L’appel de RSF et des associations de journalistes de sport

Alors que la Coupe du monde de football au Qatar s’est ouverte ce dimanche 20 novembre, des atteintes à la liberté de la presse pendant (et après) la compétition seraient inadmissibles. La Fédération internationale de football association (FIFA) avait formulé l’engagement de “garantir les meilleures conditions de travail possibles aux médias participant au tournoi” le 15 octobre dernier. Cette promesse n’a pas été pleinement tenue et il ne faudrait pas qu’elle soit trahie pendant la compétition. Les témoignages de journalistes de sport, inquiets de subir une interpellation, des violences, ou même une détention arbitraire, se multiplient.

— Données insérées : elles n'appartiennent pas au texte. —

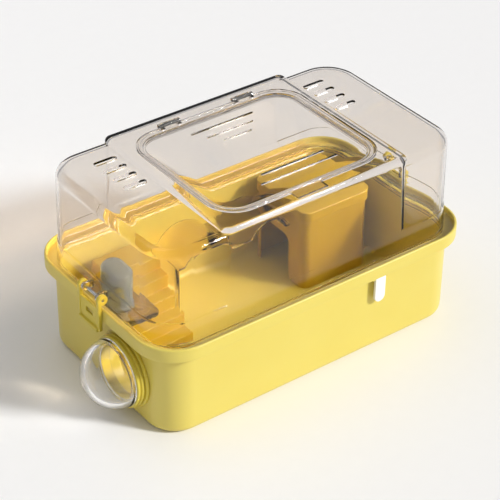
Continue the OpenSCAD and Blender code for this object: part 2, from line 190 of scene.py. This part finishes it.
def linear(hex_colour):
    """Linear RGBA of an sRGB hex colour."""
    part = np.array([int(hex_colour[i:i + 2], 16) for i in (1, 3, 5)]) / 255
    part = np.where(part <= 0.04045, part / 12.92, ((part + 0.055) / 1.055) ** 2.4)
    return (*part.tolist(), 1.0)


def add_node(material, kind, settings=None, links=None):
    """Adds one shader node, sets its sockets or settings by name, and links its sockets."""
    made = material.node_tree.nodes.new(kind)
    for key, value in (settings or {}).items():
        if isinstance(key, int) or key in made.inputs:
            made.inputs[key].default_value = value
        else:
            setattr(made, key, value)
    for key, socket in (links or {}).items():
        material.node_tree.links.new(socket, made.inputs[key])
    return made


def empty_material(name):
    """A material with no nodes in it yet."""
    material = bpy.data.materials.new(name)
    material.use_nodes = True
    material.node_tree.nodes.clear()
    return material


def moulded_polypropylene(name, colour, deep, roughness, glow):
    """Moulded polypropylene: a soft satin gloss with faint flow marks 60 mm long, a spark-eroded grain of 0.5 mm,
    and light that enters and spreads a few millimetres, so that shaded sides stay warm."""
    material = empty_material(name)
    where = add_node(material, "ShaderNodeTexCoord")
    flow = add_node(material, "ShaderNodeTexNoise", {"Scale": 1 / (60 * MM), "Detail": 3.0, "Roughness": 0.5},
                    {"Vector": where.outputs["Object"]})
    tone = add_node(material, "ShaderNodeMix", {"data_type": "RGBA", 6: linear(colour), 7: linear(deep)},
                    {0: flow.outputs["Fac"]})
    gloss = add_node(material, "ShaderNodeMapRange",
                     {"From Min": 0.3, "From Max": 0.7, "To Min": roughness - 0.05, "To Max": roughness + 0.06},
                     {"Value": flow.outputs["Fac"]})
    grain = add_node(material, "ShaderNodeTexNoise", {"Scale": 1 / (0.5 * MM), "Detail": 2.0},
                     {"Vector": where.outputs["Object"]})
    bump = add_node(material, "ShaderNodeBump", {"Strength": 0.12, "Distance": 0.03 * MM},
                    {"Height": grain.outputs["Fac"]})
    shader = add_node(material, "ShaderNodeBsdfPrincipled",
                      {"IOR": 1.49, "Subsurface Weight": glow, "Subsurface Radius": (1.0, 0.7, 0.15),
                       "Subsurface Scale": 3 * MM},
                      {"Base Color": tone.outputs[2], "Roughness": gloss.outputs["Result"],
                       "Normal": bump.outputs["Normal"]})
    add_node(material, "ShaderNodeOutputMaterial", links={"Surface": shader.outputs["BSDF"]})
    return material


tub_yellow = moulded_polypropylene("yellow_polypropylene_moulded", "#e0cf67", "#dbc75b", 0.36, 0.10)

tub_low, tub_high = span("tub")
nib_out = 0.6
rim_l = 2 * (tub_high[0] - nib_out)
rim_w = 2 * tub_high[1]
rim_z = tub_high[2]
overhang = 8.0
skirt_t = 2.5
skirt_h = 11.4
ledge_drop = 6.0
tub_wall = 2.4
rim_r = 32.0
body_l, body_w, body_r = rim_l - 2 * overhang, rim_w - 2 * overhang, rim_r - 6
ledge_z = rim_z - ledge_drop
bottom_r = 7.0
tub_profile = rounded_profile(
    [(-12, 0), (0, 0), (0, ledge_z - tub_wall), (overhang - skirt_t, ledge_z - tub_wall),
     (overhang - skirt_t, rim_z - skirt_h), (overhang, rim_z - skirt_h), (overhang, rim_z),
     (overhang - skirt_t, rim_z), (overhang - skirt_t, ledge_z), (-tub_wall, ledge_z), (-tub_wall, tub_wall),
     (-12, tub_wall)],
    [0, bottom_r, 1.2, 0.8, 0.7, 1.0, 1.2, 1.2, 0.8, 0.9, 4.6, 0])
tub = new_mesh("tub_moulding", [swept(tub_profile, body_l, body_w, body_r)])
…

Les autorités qataries imposent aux journalistes des règles du jeu drastiques et parfois abusives. Entendent-elles s’imposer comme arbitres de la vérité, distribuant ici les cartons jaunes, désignant là les lignes rouges ? Les rédactions ont dû ​​demander des accréditations de presse très restrictives, visant manifestement à les décourager de filmer quoi que ce soit en dehors des stades puisqu’elles indiquent que les journalistes ne pourront ni filmer, ni photographier dans “les propriétés résidentielles, les entreprises privées et les zones industrielles”, ces zones controversées où des violations des droits de travailleurs migrants ont été signalées. Face à la protestation, y compris celle de Reporters sans frontières (RSF), les conditions ont été formellement assouplies mais leur application est arbitraire. En témoignent les contraintes dont ont été victimes des journalistes, y compris l’invitation d’un journaliste américain à effacer ses photos du centre d’accréditation des médias de la FIFA.

Pire, une enquête journalistique a révélé un système d’espionnage mis en place par les autorités qataries, soupçonnées d’avoir recruté des hackers pour pirater les comptes emails privés de trois journalistes qui avaient publié des rapports critiquant l’émirat du Golfe. À quelques jours du coup d’envoi, alors que les équipes nationales commencent à entrer sur le territoire, la situation est tendue : un journaliste danois a été interrompu en plein direct et empêché de continuer son tournage sur la voie publique par des agents de sécurité.

Après avoir bafoué les droits humains lors de la construction des stades, le Qatar ne doit pas entacher la Coupe du monde en restreignant la liberté de la presse. La couverture d’un Mondial ne se joue pas seulement sur le terrain. Mais dans les gradins, dans la ville. Appréhender une ambiance, décrire un contexte. Et tout cela implique une liberté que bien des journalistes craignent de ne pas avoir. Pour faire vivre cet événement mondial aux lecteurs, aux téléspectateurs, aux auditeurs, le journalisme sportif ne demande pas moins et pas plus que ce qui permet le journalisme: la liberté.

Aux côtés des associations de journalistes de sport, nous exhortons les autorités qataries à respecter les journalistes, s’abstenir de faire barrage et suspendre les restrictions de captation d’images de certains lieux. Nous réclamons solennellement à la FIFA d’obtenir que les engagements qu’elle a pris soient respectés.

Le Qatar est classé 119e sur 180 pays au Classement mondial de la liberté de la presse publié chaque année par RSF.